Thomas Hardy was born in a cottage in Higher Bockhampton, near Dorchester, on 2 June 1840. He was educated locally and at sixteen was articled to a Dorchester architect, John Hicks. In 1862 he moved to London and found employment with another architect, Arthur Blomfield. He now began to write poetry and published an essay. By 1867 he had returned to Dorset to work as Hicks's assistant and began his first (unpublished) novel, The Poor Man and the Lady. On an architectural visit to St Juliot in Cornwall in 1870 he met his first wife, Emma Gifford. Before their marriage in 1874 he had published four novels and was earning his living as a writer.

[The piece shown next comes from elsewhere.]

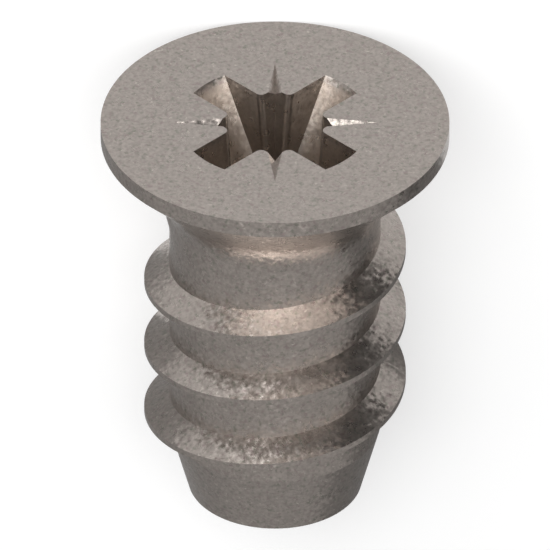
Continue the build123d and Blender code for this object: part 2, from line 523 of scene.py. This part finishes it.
# %% [markdown]
# ## The table and the background
# A plain pale table carries the screw and keeps its soft shadow. Its shader gives camera, glossy and
# transmission rays a white that the lamps alone would leave slightly grey, so that a picture and the
# metal show one background, while the light that the table throws back stays plain. The world does the
# same: white where it is seen, and dim as a source of light.

# %% Table
TABLE_TONE = 0.8                                        # for the light that the table throws back
SEEN_TONE, SEEN_GLOW = 0.55, 0.48                       # together white where the table is seen


def grey(tone):
    """An even grey."""
    return (tone, tone, tone, 1)


def seen_rays(tree):
    """1 for camera, glossy and transmission rays, otherwise 0."""
    ray = add_node(tree, "ShaderNodeLightPath").outputs
    seen = maths(tree, "MAXIMUM", ray["Is Camera Ray"], ray["Is Glossy Ray"])
    return maths(tree, "MAXIMUM", seen, ray["Is Transmission Ray"])


table_mesh = bpy.data.meshes.new("table")
table_mesh.from_pydata([(-1, -1, 0), (1, -1, 0), (1, 1, 0), (-1, 1, 0)], [], [(0, 1, 2, 3)])
table = new_object("table", table_mesh)
table_top, tree = bare_material("pale_table")
plain = add_node(tree, "ShaderNodeBsdfDiffuse", {"Color": grey(TABLE_TONE)})
lit = add_node(tree, "ShaderNodeBsdfDiffuse", {"Color": grey(SEEN_TONE)})
glow = add_node(tree, "ShaderNodeEmission", {"Color": grey(1), "Strength": SEEN_GLOW})
shown = add_node(tree, "ShaderNodeAddShader", {0: lit.outputs[0], 1: glow.outputs[0]})
mix = add_node(tree, "ShaderNodeMixShader", {0: seen_rays(tree), 1: plain.outputs[0], 2: shown.outputs[0]})
add_node(tree, "ShaderNodeOutputMaterial", {"Surface": mix.outputs[0]})
table.data.materials.append(table_top)
print("table:", [round(side, 2) for side in table.dimensions[:2]], "metres")

# %% World
SKY_LIGHT = 0.1                                         # strength as a light; 1 where it is seen

world = bpy.data.worlds.new("studio")
bpy.context.scene.world = world
world.use_nodes = True
tree = world.node_tree
tree.nodes.clear()
strength = add_node(tree, "ShaderNodeMapRange",
                    {"Value": seen_rays(tree), "To Min": SKY_LIGHT, "To Max": 1.0})
sky = add_node(tree, "ShaderNodeBackground", {"Color": grey(1), "Strength": strength.outputs[0]})
add_node(tree, "ShaderNodeOutputWorld", {"Surface": sky.outputs[0]})
print("world: strength 1 where it is seen,", SKY_LIGHT, "as light")

# %% [markdown]
# ## Light for bare metal
# Metal has hardly any shading of its own, so a studio lights what it reflects. Three
# softboxes give the light: a wide one overhead, a small bright one below it for the highlights along
# the neck and the thread, and one at the left in front, which brightens one wall of each groove. The
# head's flat face and the core would reflect a blank white room, so grey cards and table mats stand
# round the screw where its reflections should be calmer, as flags do in a studio. Only reflections see
# them: no card throws light or shadow on anything.

# %% Lamps
def soft_lamp(name, place, aim, width, depth, brightness):
    """A lamp with a cloth front; the brightness is what a mirror would show of it."""
    lamp = bpy.data.lights.new(name, "AREA")
    lamp.shape = "RECTANGLE"
    lamp.size = width
    lamp.size_y = depth
    lamp.energy = brightness * math.pi * width * depth
    piece = new_object(name, lamp)
    piece.location = place
    piece.rotation_euler = (Vector(aim) - Vector(place)).to_track_quat("-Z", "Y").to_euler()
    print(f"{name}: {width / MM:.0f} x {depth / MM:.0f} mm, {lamp.energy:.3f} W")


soft_lamp("overhead_softbox", (0, -0.02, 0.08), (0, -0.0201, 0), 0.24, 0.08, 1.8)
soft_lamp("highlight_softbox", (0.012, -0.04, 0.078), (0.012, -0.0401, 0), 0.05, 0.04, 4.0)
soft_lamp("left_front_softbox", (0.043, -0.061, 0.057), (0, 0, 0.057), 0.06, 0.035, 3.1)


# %% Cards and mats
def arc_card(name, azimuths, near_rim, far_rim, brightness):
    """A card between two arcs about the screw, each a (radius, height) in millimetres, that only
    reflections in the metal show. Azimuths run from the head's side of the table towards -X."""
    steps = 24
    corners = []
    for radius, height in (near_rim, far_rim):
        for step in range(steps + 1):
            azimuth = math.radians(azimuths[0] + (azimuths[1] - azimuths[0]) * step / steps)
            corners.append((-radius * MM * math.sin(azimuth), -radius * MM * math.cos(azimuth), height * MM))
    strips = [(step, step + 1, steps + step + 2, steps + step + 1) for step in range(steps)]
    mesh = bpy.data.meshes.new(name)
    mesh.from_pydata(corners, [], strips)
    card = new_object(name, mesh)
    paper, tree = bare_material(name)
    tone = add_node(tree, "ShaderNodeEmission", {"Color": grey(brightness), "Strength": 1.0})
    add_node(tree, "ShaderNodeOutputMaterial", {"Surface": tone.outputs[0]})
    card.data.materials.append(paper)
    card.visible_camera = False
    card.visible_diffuse = False
    card.visible_shadow = False
    return card


FAR, NEAR = 75, 20                                      # distances of the cards from the screw
MAT_START, MAT_HEIGHT = 3.5, 0.05                       # close to the screw, just above the table
mat_rims = ((MAT_START, MAT_HEIGHT), (FAR - 1, MAT_HEIGHT))
cards = [
    arc_card("rear_card", (105, 262), (FAR, 0), (FAR, 140), 0.43),
    arc_card("left_card", (262, 300), (FAR, 0), (FAR, 40), 0.55),
    arc_card("tall_dark_card", (-15, 45), (FAR, 0), (FAR, 84), 0.14),
    arc_card("low_dark_card", (15, 105), (NEAR, 0), (NEAR, 13), 0.01),
    arc_card("front_mat", (-60, 80), *mat_rims, 0.80),
    arc_card("right_mat", (80, 180), *mat_rims, 0.21),
    arc_card("left_mat", (180, 300), *mat_rims, 0.34),
]
print("cards and mats:", ", ".join(card.name for card in cards))

# %% [markdown]
# ## The camera
# The view is a parallel one, so the camera is orthographic. It looks down on the lying screw from the
# head's end, equally steep to the axis and to both directions across it, as an isometric drawing does.

# %% Camera
ISOMETRIC = math.asin(1 / math.sqrt(3))
FRAME_WIDTH = 13.24                                     # millimetres across the picture
AIM_DEPTH = 4.501                                       # below the head face, on the axis
CAMERA_DISTANCE = 0.2                                   # metres; it doesn't change a parallel view

to_camera = upward_side * math.cos(ISOMETRIC) + head_axis * math.sin(ISOMETRIC)
picture_up = head_axis * math.cos(ISOMETRIC) - upward_side * math.sin(ISOMETRIC)
picture_right = picture_up.cross(to_camera)
aim = head_centre - head_axis * AIM_DEPTH * MM
lens = bpy.data.cameras.new("camera")
lens.type = "ORTHO"
lens.ortho_scale = FRAME_WIDTH * MM
lens.clip_start = 0.01
lens.clip_end = 10
camera = new_object("camera", lens)
camera.matrix_world = (Matrix.Translation(aim + to_camera * CAMERA_DISTANCE)
                       @ Matrix((picture_right, picture_up, to_camera)).transposed().to_4x4())
bpy.context.scene.camera = camera
bpy.context.scene.view_settings.view_transform = "Standard"
print("camera looks down at", round(math.degrees(math.asin(to_camera.z)), 1), "degrees")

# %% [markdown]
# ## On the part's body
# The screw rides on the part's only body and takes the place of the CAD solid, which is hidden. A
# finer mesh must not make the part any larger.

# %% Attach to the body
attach(screw, "root")
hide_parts("euro_screw")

More novels followed and in 1878 the Hardys moved from Dorset to the London literary scene. But in 1885, after building his house at Max Gate near Dorchester, Hardy again returned to Dorset. He then produced most of his major novels- The Mayor of Casterbridge (1886), The Woodlanders (1887), Tess of the D'Urbervilles (1891), The Pursuit of the Well-Beloved (1892) and Jude the Obscure (1895). Amidst the controversy caused by Jude the Obscure, he turned to the poetry he had been writing all his life. In the next thirty years he published over nine hundred poems and his epic drama in verse, The Dynasts. After a long and bitter estrangement, Emma Hardy died at Max Gate in 1912. Paradoxically, the event triggered some of Hardy's finest love poetry. In 1914, however, he married Florence Dugdale, a close friend for several years. In 1910 he had been awarded the Order of Merit and was recognized, even revered, as the major literary figure of the time. He died on 11 January 1928. His ashes were buried in Westminster Abbey and his heart at Stinsford in Dorset.